How to Calculate EMI for Mortgage Loans?

The EMI for a mortgage loan is calculated based on the loan amount, the tenure, and the interest rate being charged. There are many online mortgage calculators available that can help you calculate your EMI for different loan amounts and tenures at different interest rates.

The formula to calculate EMI for a mortgage loan is as follows:

EMI = [P x R x (1+R)^N]/[(1+R)^N-1]

Where: P = loan amount, R = interest rate per month (converted from annual interest rate by dividing by 12), N = tenure in months

For example, if you take a mortgage loan amount of Rs.50 lakhs at an interest rate of 8% per annum for a tenure of 15 years (180 months), your EMI will be calculated as follows:

EMI = [50,00,000 x 0.008 x (1+0.008)^180]/[(1+0.008)^180-1]

= Rs.48,677

So, your monthly EMI for a mortgage loan of Rs.50 lakhs at an interest rate of 8% per annum for a tenure of 15 years will be Rs.48,677.

How Interest rate of Mortgage Loans is Charged 

The interest rate for a mortgage loan varies from one lender to another. Different lenders charge different interest rates depending on various factors such as the loan amount, tenure, credit score, income, age, employment history, and the condition and location of the property.

Generally, the interest rates for a mortgage loan range from 7% to 12% per annum. The interest rate may also vary depending on the type of loan (fixed rate or floating rate), the loan amount, tenure, and the borrower’s credit score.

To get the best interest rate on mortgage loan, it’s recommend to do a thorough research, compare different lenders’ offers, negotiate with them, and choose the one that suits your needs the best.

Advantages of Mortgage Loans in 2024

There are several advantages of taking a mortgage loan:

1. It provides a large amount of funds for various purposes.

2. The interest rates for a mortgage loan are relatively lower than other types of loans.

3. The tenure for a mortgage loan is usually longer, which means you have more time to repay the loan.

4. You can continue to use the property while repaying the loan.

5. The interest paid on a mortgage loan is tax-deductible under Section 24 of the Income Tax Act.

Disadvantages of Mortgage Loans 

There are some disadvantages of taking a mortgage loan against land property:

1. If the borrower defaults on the loan, the lender may sell the property to recover the amount due.

2. The property’s value may depreciate over time, which could result in a lower loan-to-value ratio than when the loan was sanctione.

3. There may be processing fees, prepayment penalties, and other charges associate with the loan.

4. The loan repayment can last for several years, which means the borrower may end up paying more in interest than the actual loan amount.

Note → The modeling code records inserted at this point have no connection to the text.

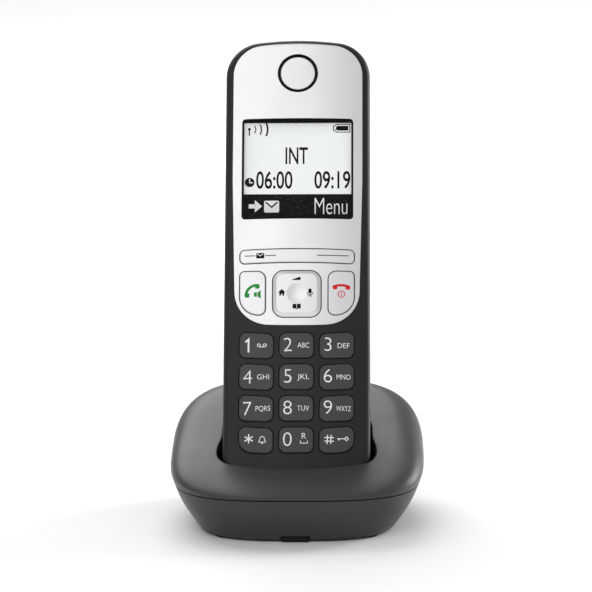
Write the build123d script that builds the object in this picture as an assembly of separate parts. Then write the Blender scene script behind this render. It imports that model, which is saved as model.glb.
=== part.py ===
"""Cordless desk telephone: a handset standing in its charging base.

Millimetres, +Z up. X runs across the telephone, -Y is its front, and the origin is on the table,
under the centre of the whole telephone's box. The handset is modelled upright in a frame of its own:
X across, Y from its face (0) to its back, Z along its length from its lower end. docked() then
leans it back and stands it in the base's pocket.
"""

import os
from math import cos, radians, sin, sqrt

from build123d import *

# ---------------------------------------------------------------- driving dimensions: handset
HANDSET_LENGTH = 155.0
HALF_WIDTH = 24.55  # of the casing, at its widest
FACE_RADIUS = 150.0  # the face is a slice of a cylinder that runs along the handset
TOP_ARCH, TOP_CORNER = 2.2, 12.0  # drop of the arched upper end at the sides, and its corner radius
BOTTOM_ARCH, BOTTOM_CORNER = 1.2, 9.0
BACK_DEPTHS = ((0, 20.6), (30, 22.6), (64, 25.6), (112, 22.4), (155, 18.6))  # (Z, depth) down the back
FRONT_EDGE, BACK_EDGE = 2.3, 7.0  # roundings of the casing
WALL, FACE_WALL = 1.8, 2.4
PARTING_Y = 9.5  # depth of the joint between front and rear covers
LEAN = 26.0  # degrees that the docked handset leans back

PLATE_THICK = 1.1
PLATE_HALF = 21.95  # silver faceplate, half its width
PLATE_BOTTOM, PLATE_WAIST, PLATE_TOP = 53.4, 105.0, 153.3  # heights of its ends and of its widest

RING_Z, RING_OUTER, RING_INNER = 142.6, 6.9, 5.85  # sound slot round the earpiece disc, radii
WINDOW = (37.8, 35.8, 108.55)  # display window: width, height, centre Z
LENS_SUNK, LENS_THICK = 0.1, 1.0
LCD_Y = 2.4

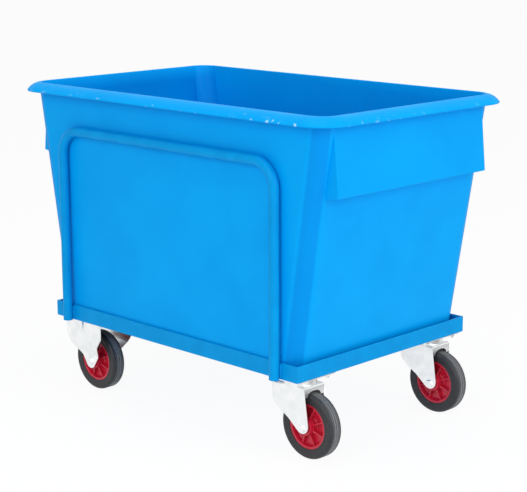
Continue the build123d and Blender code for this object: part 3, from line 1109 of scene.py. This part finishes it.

Factors Affecting Mortgage Loan Application in India

Securing a mortgage loan in India involves a comprehensive evaluation of various factors that significantly influence the application process. Here are 10 key factors that play a crucial role in determining the success of a mortgage loan application:

  1. Credit Score: Perhaps the most pivotal factor, a high credit score demonstrates creditworthiness. Lenders use this score to assess the borrower’s ability to manage and repay debts.
  2. Income Stability: Lenders scrutinize the stability of the applicant’s income. A consistent and reliable income source enhances the chances of loan approval.
  3. Employment History: A steady employment history adds credibility to the application. Lenders often prefer applicants with a stable job tenure, as it reflects financial reliability.
  4. Debt-to-Income Ratio: Lenders assess the debt-to-income ratio to gauge the borrower’s ability to manage monthly mortgage payments alongside existing debts. A lower ratio indicates better financial health.
  5. Property Valuation: The value of the property being financed is a critical factor. Lenders assess its market value to determine the loan amount and associated risk.
  6. Loan-to-Value Ratio (LTV): The LTV ratio compares the loan amount to the property’s appraised value. A lower LTV ratio is generally favorable, reducing the risk for the lender.
  7. Down Payment: A substantial down payment can positively impact the loan application. It not only reduces the loan amount but also demonstrates the borrower’s financial commitment.
  8. Documentation Accuracy: Accurate and complete documentation is essential. Any discrepancies or missing information can lead to delays or even rejection of the mortgage loan application.
  9. Interest Rates: The prevailing interest rates in the market influence the terms of the mortgage. Borrowers with a good credit history may negotiate more favorable rates.
  10. Legal Clearance of Property: Ensuring that the property has clear legal titles is crucial. Lenders want assurance that there are no legal encumbrances that could jeopardize the collateral.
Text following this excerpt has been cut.